◆ Work to be completed
Your task is to retype each line of the data below exactly.

◆ Material provided
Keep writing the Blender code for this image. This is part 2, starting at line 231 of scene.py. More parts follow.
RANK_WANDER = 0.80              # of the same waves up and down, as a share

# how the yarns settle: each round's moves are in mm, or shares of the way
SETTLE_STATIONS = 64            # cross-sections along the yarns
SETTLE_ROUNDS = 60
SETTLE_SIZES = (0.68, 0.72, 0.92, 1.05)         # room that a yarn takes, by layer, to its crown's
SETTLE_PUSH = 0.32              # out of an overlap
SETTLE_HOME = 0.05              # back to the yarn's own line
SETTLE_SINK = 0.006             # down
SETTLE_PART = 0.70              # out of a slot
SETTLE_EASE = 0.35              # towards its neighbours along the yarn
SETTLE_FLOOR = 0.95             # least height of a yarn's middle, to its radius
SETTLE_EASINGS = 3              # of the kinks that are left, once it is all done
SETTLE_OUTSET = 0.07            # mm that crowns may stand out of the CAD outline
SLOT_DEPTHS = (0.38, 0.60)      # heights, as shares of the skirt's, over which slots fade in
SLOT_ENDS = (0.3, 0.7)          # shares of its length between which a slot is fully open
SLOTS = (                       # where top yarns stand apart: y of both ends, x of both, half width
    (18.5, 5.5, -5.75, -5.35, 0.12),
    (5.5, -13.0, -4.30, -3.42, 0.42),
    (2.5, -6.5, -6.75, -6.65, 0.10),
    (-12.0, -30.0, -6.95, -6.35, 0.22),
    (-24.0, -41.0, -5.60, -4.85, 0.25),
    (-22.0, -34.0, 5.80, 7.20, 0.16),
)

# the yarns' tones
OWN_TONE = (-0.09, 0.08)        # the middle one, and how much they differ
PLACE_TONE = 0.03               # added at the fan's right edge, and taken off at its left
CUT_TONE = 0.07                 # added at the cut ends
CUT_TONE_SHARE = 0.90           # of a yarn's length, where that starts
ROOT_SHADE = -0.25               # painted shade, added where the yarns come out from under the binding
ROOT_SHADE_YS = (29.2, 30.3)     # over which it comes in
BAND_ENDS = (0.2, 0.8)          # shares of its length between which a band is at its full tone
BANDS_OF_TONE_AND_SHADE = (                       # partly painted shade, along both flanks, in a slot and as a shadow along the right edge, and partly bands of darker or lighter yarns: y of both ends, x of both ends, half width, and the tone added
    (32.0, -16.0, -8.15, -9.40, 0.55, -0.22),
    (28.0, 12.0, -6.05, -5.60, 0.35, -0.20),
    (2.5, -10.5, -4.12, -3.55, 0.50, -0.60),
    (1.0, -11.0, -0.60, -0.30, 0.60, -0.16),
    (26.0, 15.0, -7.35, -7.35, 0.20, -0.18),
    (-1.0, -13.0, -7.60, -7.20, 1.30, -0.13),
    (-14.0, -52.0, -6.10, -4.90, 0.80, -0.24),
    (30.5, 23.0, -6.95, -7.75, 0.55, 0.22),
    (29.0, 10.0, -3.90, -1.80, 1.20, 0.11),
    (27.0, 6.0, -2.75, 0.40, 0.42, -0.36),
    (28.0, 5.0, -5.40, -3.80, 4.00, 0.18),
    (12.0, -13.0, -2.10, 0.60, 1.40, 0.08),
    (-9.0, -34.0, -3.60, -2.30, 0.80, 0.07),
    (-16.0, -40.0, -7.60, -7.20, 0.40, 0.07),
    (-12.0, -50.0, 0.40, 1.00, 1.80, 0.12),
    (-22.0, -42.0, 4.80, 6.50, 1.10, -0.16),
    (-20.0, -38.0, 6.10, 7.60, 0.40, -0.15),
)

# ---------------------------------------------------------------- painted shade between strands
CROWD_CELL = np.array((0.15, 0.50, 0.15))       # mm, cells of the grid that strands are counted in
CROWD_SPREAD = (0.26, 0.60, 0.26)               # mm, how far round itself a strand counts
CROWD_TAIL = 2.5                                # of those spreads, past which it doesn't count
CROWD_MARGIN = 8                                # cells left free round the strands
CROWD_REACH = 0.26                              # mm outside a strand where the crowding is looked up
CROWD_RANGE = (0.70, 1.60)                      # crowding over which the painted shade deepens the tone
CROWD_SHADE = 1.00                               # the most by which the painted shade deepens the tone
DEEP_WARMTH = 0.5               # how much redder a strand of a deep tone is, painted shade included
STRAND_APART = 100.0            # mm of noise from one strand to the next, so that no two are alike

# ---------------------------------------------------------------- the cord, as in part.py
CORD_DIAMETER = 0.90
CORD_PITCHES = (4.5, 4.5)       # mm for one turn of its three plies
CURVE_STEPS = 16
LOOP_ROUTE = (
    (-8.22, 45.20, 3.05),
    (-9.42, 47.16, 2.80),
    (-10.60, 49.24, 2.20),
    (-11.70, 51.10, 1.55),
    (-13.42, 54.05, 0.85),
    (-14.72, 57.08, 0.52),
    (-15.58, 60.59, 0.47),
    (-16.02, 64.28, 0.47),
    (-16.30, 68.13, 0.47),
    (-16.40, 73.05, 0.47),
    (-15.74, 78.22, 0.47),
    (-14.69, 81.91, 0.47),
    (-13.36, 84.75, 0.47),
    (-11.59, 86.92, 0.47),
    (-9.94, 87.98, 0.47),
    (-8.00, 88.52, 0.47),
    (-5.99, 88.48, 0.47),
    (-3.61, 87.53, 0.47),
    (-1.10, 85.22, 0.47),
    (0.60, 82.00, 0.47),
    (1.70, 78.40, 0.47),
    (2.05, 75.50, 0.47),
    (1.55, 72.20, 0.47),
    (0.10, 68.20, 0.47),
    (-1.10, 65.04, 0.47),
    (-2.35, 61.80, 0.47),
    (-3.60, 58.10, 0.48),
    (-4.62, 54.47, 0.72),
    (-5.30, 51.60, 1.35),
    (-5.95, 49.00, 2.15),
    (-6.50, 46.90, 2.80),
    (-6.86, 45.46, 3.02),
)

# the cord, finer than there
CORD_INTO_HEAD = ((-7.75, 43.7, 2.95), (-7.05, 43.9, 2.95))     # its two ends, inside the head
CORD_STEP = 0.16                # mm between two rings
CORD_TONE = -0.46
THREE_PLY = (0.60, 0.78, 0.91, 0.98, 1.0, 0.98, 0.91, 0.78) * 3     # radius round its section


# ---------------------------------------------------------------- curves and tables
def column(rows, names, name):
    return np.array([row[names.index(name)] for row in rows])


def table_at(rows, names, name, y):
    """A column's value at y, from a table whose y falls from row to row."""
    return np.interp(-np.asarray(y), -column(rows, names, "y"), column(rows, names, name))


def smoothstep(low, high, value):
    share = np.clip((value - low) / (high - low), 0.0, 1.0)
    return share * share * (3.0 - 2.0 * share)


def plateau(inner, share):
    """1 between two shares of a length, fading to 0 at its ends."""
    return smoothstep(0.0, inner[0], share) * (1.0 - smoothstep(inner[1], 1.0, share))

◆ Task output
Keep writing the Blender code for this image. This is part 2, starting at line 231 of scene.py. More parts follow.
RANK_WANDER = 0.80              # of the same waves up and down, as a share

# how the yarns settle: each round's moves are in mm, or shares of the way
SETTLE_STATIONS = 64            # cross-sections along the yarns
SETTLE_ROUNDS = 60
SETTLE_SIZES = (0.68, 0.72, 0.92, 1.05)         # room that a yarn takes, by layer, to its crown's
SETTLE_PUSH = 0.32              # out of an overlap
SETTLE_HOME = 0.05              # back to the yarn's own line
SETTLE_SINK = 0.006             # down
SETTLE_PART = 0.70              # out of a slot
SETTLE_EASE = 0.35              # towards its neighbours along the yarn
SETTLE_FLOOR = 0.95             # least height of a yarn's middle, to its radius
SETTLE_EASINGS = 3              # of the kinks that are left, once it is all done
SETTLE_OUTSET = 0.07            # mm that crowns may stand out of the CAD outline
SLOT_DEPTHS = (0.38, 0.60)      # heights, as shares of the skirt's, over which slots fade in
SLOT_ENDS = (0.3, 0.7)          # shares of its length between which a slot is fully open
SLOTS = (                       # where top yarns stand apart: y of both ends, x of both, half width
    (18.5, 5.5, -5.75, -5.35, 0.12),
    (5.5, -13.0, -4.30, -3.42, 0.42),
    (2.5, -6.5, -6.75, -6.65, 0.10),
    (-12.0, -30.0, -6.95, -6.35, 0.22),
    (-24.0, -41.0, -5.60, -4.85, 0.25),
    (-22.0, -34.0, 5.80, 7.20, 0.16),
)

# the yarns' tones
OWN_TONE = (-0.09, 0.08)        # the middle one, and how much they differ
PLACE_TONE = 0.03               # added at the fan's right edge, and taken off at its left
CUT_TONE = 0.07                 # added at the cut ends
CUT_TONE_SHARE = 0.90           # of a yarn's length, where that starts
ROOT_SHADE = -0.25               # painted shade, added where the yarns come out from under the binding
ROOT_SHADE_YS = (29.2, 30.3)     # over which it comes in
BAND_ENDS = (0.2, 0.8)          # shares of its length between which a band is at its full tone
BANDS_OF_TONE_AND_SHADE = (                       # partly painted shade, along both flanks, in a slot and as a shadow along the right edge, and partly bands of darker or lighter yarns: y of both ends, x of both ends, half width, and the tone added
    (32.0, -16.0, -8.15, -9.40, 0.55, -0.22),
    (28.0, 12.0, -6.05, -5.60, 0.35, -0.20),
    (2.5, -10.5, -4.12, -3.55, 0.50, -0.60),
    (1.0, -11.0, -0.60, -0.30, 0.60, -0.16),
    (26.0, 15.0, -7.35, -7.35, 0.20, -0.18),
    (-1.0, -13.0, -7.60, -7.20, 1.30, -0.13),
    (-14.0, -52.0, -6.10, -4.90, 0.80, -0.24),
    (30.5, 23.0, -6.95, -7.75, 0.55, 0.22),
    (29.0, 10.0, -3.90, -1.80, 1.20, 0.11),
    (27.0, 6.0, -2.75, 0.40, 0.42, -0.36),
    (28.0, 5.0, -5.40, -3.80, 4.00, 0.18),
    (12.0, -13.0, -2.10, 0.60, 1.40, 0.08),
    (-9.0, -34.0, -3.60, -2.30, 0.80, 0.07),
    (-16.0, -40.0, -7.60, -7.20, 0.40, 0.07),
    (-12.0, -50.0, 0.40, 1.00, 1.80, 0.12),
    (-22.0, -42.0, 4.80, 6.50, 1.10, -0.16),
    (-20.0, -38.0, 6.10, 7.60, 0.40, -0.15),
)

# ---------------------------------------------------------------- painted shade between strands
CROWD_CELL = np.array((0.15, 0.50, 0.15))       # mm, cells of the grid that strands are counted in
CROWD_SPREAD = (0.26, 0.60, 0.26)               # mm, how far round itself a strand counts
CROWD_TAIL = 2.5                                # of those spreads, past which it doesn't count
CROWD_MARGIN = 8                                # cells left free round the strands
CROWD_REACH = 0.26                              # mm outside a strand where the crowding is looked up
CROWD_RANGE = (0.70, 1.60)                      # crowding over which the painted shade deepens the tone
CROWD_SHADE = 1.00                               # the most by which the painted shade deepens the tone
DEEP_WARMTH = 0.5               # how much redder a strand of a deep tone is, painted shade included
STRAND_APART = 100.0            # mm of noise from one strand to the next, so that no two are alike

# ---------------------------------------------------------------- the cord, as in part.py
CORD_DIAMETER = 0.90
CORD_PITCHES = (4.5, 4.5)       # mm for one turn of its three plies
CURVE_STEPS = 16
LOOP_ROUTE = (
    (-8.22, 45.20, 3.05),
    (-9.42, 47.16, 2.80),
    (-10.60, 49.24, 2.20),
    (-11.70, 51.10, 1.55),
    (-13.42, 54.05, 0.85),
    (-14.72, 57.08, 0.52),
    (-15.58, 60.59, 0.47),
    (-16.02, 64.28, 0.47),
    (-16.30, 68.13, 0.47),
    (-16.40, 73.05, 0.47),
    (-15.74, 78.22, 0.47),
    (-14.69, 81.91, 0.47),
    (-13.36, 84.75, 0.47),
    (-11.59, 86.92, 0.47),
    (-9.94, 87.98, 0.47),
    (-8.00, 88.52, 0.47),
    (-5.99, 88.48, 0.47),
    (-3.61, 87.53, 0.47),
    (-1.10, 85.22, 0.47),
    (0.60, 82.00, 0.47),
    (1.70, 78.40, 0.47),
    (2.05, 75.50, 0.47),
    (1.55, 72.20, 0.47),
    (0.10, 68.20, 0.47),
    (-1.10, 65.04, 0.47),
    (-2.35, 61.80, 0.47),
    (-3.60, 58.10, 0.48),
    (-4.62, 54.47, 0.72),
    (-5.30, 51.60, 1.35),
    (-5.95, 49.00, 2.15),
    (-6.50, 46.90, 2.80),
    (-6.86, 45.46, 3.02),
)

# the cord, finer than there
CORD_INTO_HEAD = ((-7.75, 43.7, 2.95), (-7.05, 43.9, 2.95))     # its two ends, inside the head
CORD_STEP = 0.16                # mm between two rings
CORD_TONE = -0.46
THREE_PLY = (0.60, 0.78, 0.91, 0.98, 1.0, 0.98, 0.91, 0.78) * 3     # radius round its section


# ---------------------------------------------------------------- curves and tables
def column(rows, names, name):
    return np.array([row[names.index(name)] for row in rows])


def table_at(rows, names, name, y):
    """A column's value at y, from a table whose y falls from row to row."""
    return np.interp(-np.asarray(y), -column(rows, names, "y"), column(rows, names, name))


def smoothstep(low, high, value):
    share = np.clip((value - low) / (high - low), 0.0, 1.0)
    return share * share * (3.0 - 2.0 * share)


def plateau(inner, share):
    """1 between two shares of a length, fading to 0 at its ends."""
    return smoothstep(0.0, inner[0], share) * (1.0 - smoothstep(inner[1], 1.0, share))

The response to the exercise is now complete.